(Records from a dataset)
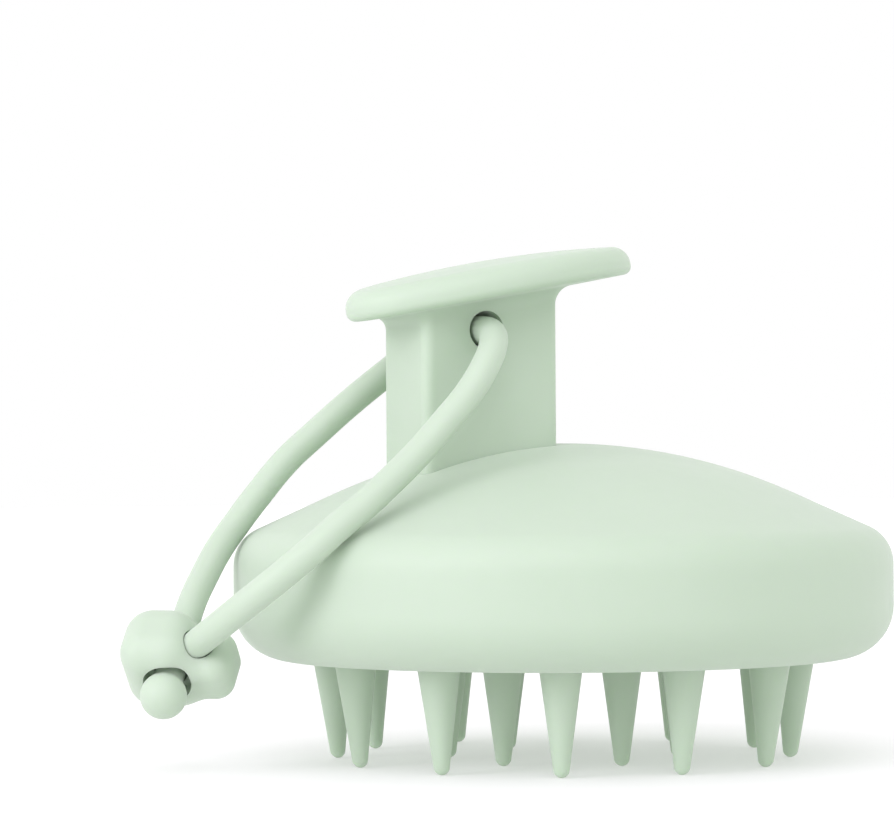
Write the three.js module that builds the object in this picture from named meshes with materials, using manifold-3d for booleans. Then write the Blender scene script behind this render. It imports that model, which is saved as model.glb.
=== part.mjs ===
// Scalp massager brush: a silicone head on nineteen bristles, with a stem, a grip plate and a
// lanyard. Sizes are in millimetres and +Z is up. The brush stands on its bristle tips at Z = 0,
// the head's axis is the Z axis, and the lanyard hangs over the front, which is -X.

import * as THREE from 'three';
import { RoundedBoxGeometry } from 'three/addons/geometries/RoundedBoxGeometry.js';
import { mergeVertices } from 'three/addons/utils/BufferGeometryUtils.js';
import Module from 'manifold-3d';

const wasm = await Module();
wasm.setup();

const GAP = 0.3; // between two pieces that touch
const UP = new THREE.Vector3(0, 0, 1);

// The head is a shallow bell with an upright wall.
const HEAD_RADIUS = 42.4;
const HEAD_UNDERSIDE = 13.0;
const HEAD_TOP = 40.5;
const DOME_RADIUS = 71.5;
const DOME_SLOPE = THREE.MathUtils.degToRad(24.4); // of the bell's skirt, below the dome
const SHOULDER_RADIUS = 5.1;
const SHOULDER_HEIGHT = 25.0; // where the wall ends and the shoulder starts
const LOWER_EDGE_RADIUS = 6.8;
const HEAD_SEGMENTS = 64;
const HEAD_ARC_STEPS = 5;

// The bristles stand in two rings round a middle one.
const BRISTLE_TIP_RADIUS = 1.0;
const BRISTLE_TAPER = 0.135; // growth of the radius for each millimetre of height
const BRISTLE_SEGMENTS = 16;
const BRISTLE_TIP_STEPS = 3;
const BRISTLE_RINGS = [
  { name: 'bristle_outer', count: 12, start: -0.5, tipRadius: 29.15, lean: 2.7 },
  { name: 'bristle_inner', count: 6, start: 29.5, tipRadius: 14.8, lean: 0.4 },
  { name: 'bristle_centre', count: 1, start: 0, tipRadius: 0, lean: 0 },
];

// The stem is a rounded bar. Its narrow ends sweep out under the grip plate.
const STEM_FRONT = -22.9;
const STEM_REAR = -3.65;
const STEM_WIDTH = 11.6; // along Y
const STEM_CORNER_RADIUS = 1.6;
const STEM_SWEEP = 2.0; // radius of both ends' sweep into the grip plate
const STEM_STEPS = 20;

// The grip plate is an oval that rises towards +X and droops a little at both ends.
const PLATE_CENTRE = new THREE.Vector3(-10.6, 0, 61.4);
const PLATE_LENGTH = 40.0;
const PLATE_WIDTH = 24.0;
const PLATE_THICKNESS = 5.0;
const PLATE_EDGE_RADIUS = 1.75;
const PLATE_DROOP = 0.55;
const PLATE_TILT = THREE.MathUtils.degToRad(10.1);
const PLATE_SEGMENTS = 48;
const PLATE_CURVE_STEPS = 5;

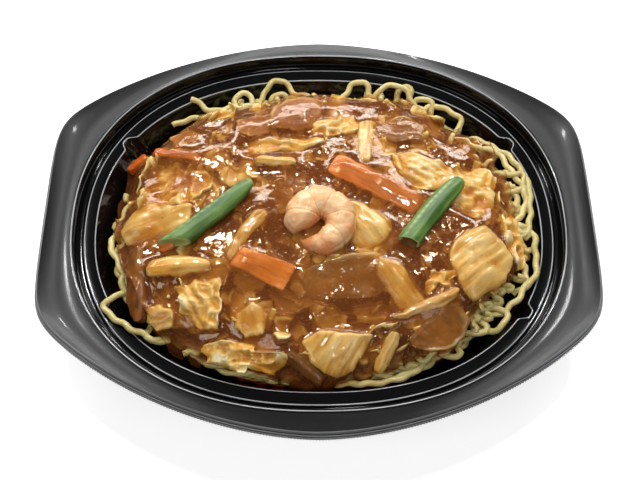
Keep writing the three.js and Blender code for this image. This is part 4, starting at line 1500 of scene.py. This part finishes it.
def make_core():
    """The hidden inside of the noodle bed, a little smaller than the solid."""
    # Each level is a share of the bed's oval and a height in millimetres.
    levels = np.array([[0.90, 2.5], [0.92, 8], [0.93, 15], [0.94, 20], [0.92, 24], [0.87, 27],
                       [0.78, 31], [0.65, 34], [0.5, 35.5], [0.3, 37], [0.1, 37.6]])
    sides = 200
    angle = np.arange(sides) * 2 * np.pi / sides
    radius = oval_radius(BED, MOUND_POWER, angle)[None] * levels[:, :1]
    rings = np.stack([radius * np.cos(angle), radius * np.sin(angle),
                      np.repeat(levels[:, 1:], sides, 1)], -1)
    keep = np.minimum(oval_radius(FLOOR_OVAL, OVAL_POWER, angle) - 0.5, radius[0])
    rings[0, :, 0], rings[0, :, 1] = keep * np.cos(angle), keep * np.sin(angle)
    core = link_mesh("noodle_core", stack_points(rings), ring_faces(*rings.shape[:2]))
    shade = Shade("noodle_core")
    cloud = shade.noise(shade.place(), 200, 4)
    colour = shade.glazed(shade.mix(cloud, srgb(176, 140, 80), srgb(214, 186, 120)))
    shade.set(Base_Color=colour, Roughness=0.6,
              Normal=shade.bump(cloud, 0.6, 0.001))
    core.data.materials.append(shade.material)
    return finish_piece(core, "noodles")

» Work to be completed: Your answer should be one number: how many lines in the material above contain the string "manifold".

» Response: 2